Data Obfuscation

Data obfuscation is a cybersecurity technique used to hide sensitive information by transforming it into a modified or unreadable format.

Definition

Data obfuscation refers to the process of altering or disguising sensitive data so that it cannot be easily understood or exploited by unauthorized parties. Instead of exposing real values such as personal identifiers, financial records, or authentication tokens, the data is modified through techniques like masking, scrambling, substitution, or tokenization while preserving its structure and usability. This allows organizations to work with realistic datasets for development, analytics, or testing without revealing the original confidential information. In cybersecurity environments-such as anti-bot systems, web scraping platforms, or automation workflows-data obfuscation can also help prevent attackers from extracting meaningful information from intercepted data streams or logs.

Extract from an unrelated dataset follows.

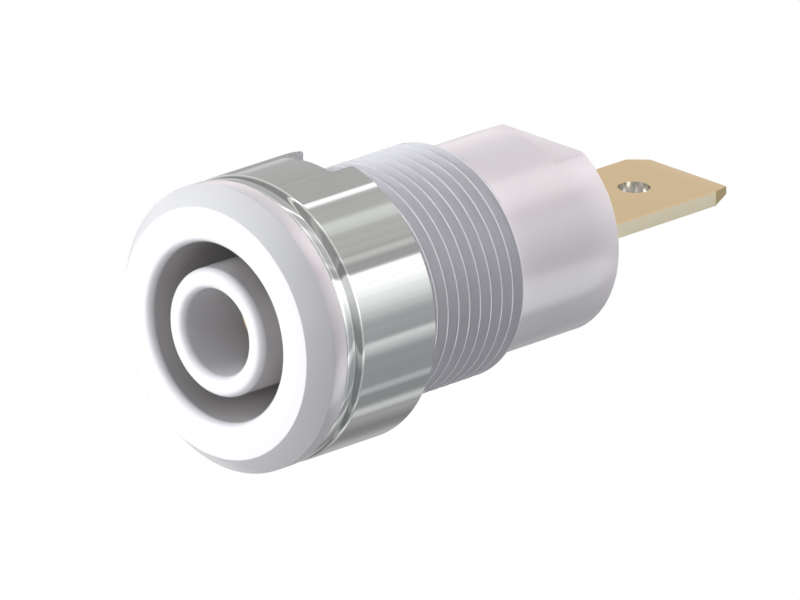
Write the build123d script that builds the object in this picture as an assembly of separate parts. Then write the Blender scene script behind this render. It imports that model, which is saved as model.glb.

The core goal is to balance privacy protection with operational usability.

Pros

  • Protects sensitive information such as PII, financial data, and authentication tokens.
  • Allows developers and analysts to use realistic datasets without exposing real user data.
  • Helps organizations comply with privacy regulations like GDPR, HIPAA, or PCI DSS.
  • Reduces the impact of potential data breaches by making leaked data meaningless.
  • Maintains data structure and format so systems and applications continue to function normally.

Cons

  • Improper obfuscation may still allow attackers to reconstruct the original data.
  • Complex implementations can require careful planning and specialized tools.
  • Some obfuscation techniques may reduce data accuracy for analytics or machine learning tasks.
  • Additional processing steps can increase system complexity and maintenance overhead.
  • Not a complete replacement for encryption or access control mechanisms.

Use Cases

  • Masking customer information in development or staging databases used for testing.
  • Protecting API responses or logs that may contain sensitive identifiers.
  • Safeguarding personal data in analytics datasets shared with third parties.
  • Preventing automated bots or scrapers from extracting meaningful information from exposed datasets.
  • Obscuring sensitive fields in datasets used for AI model training or automation systems.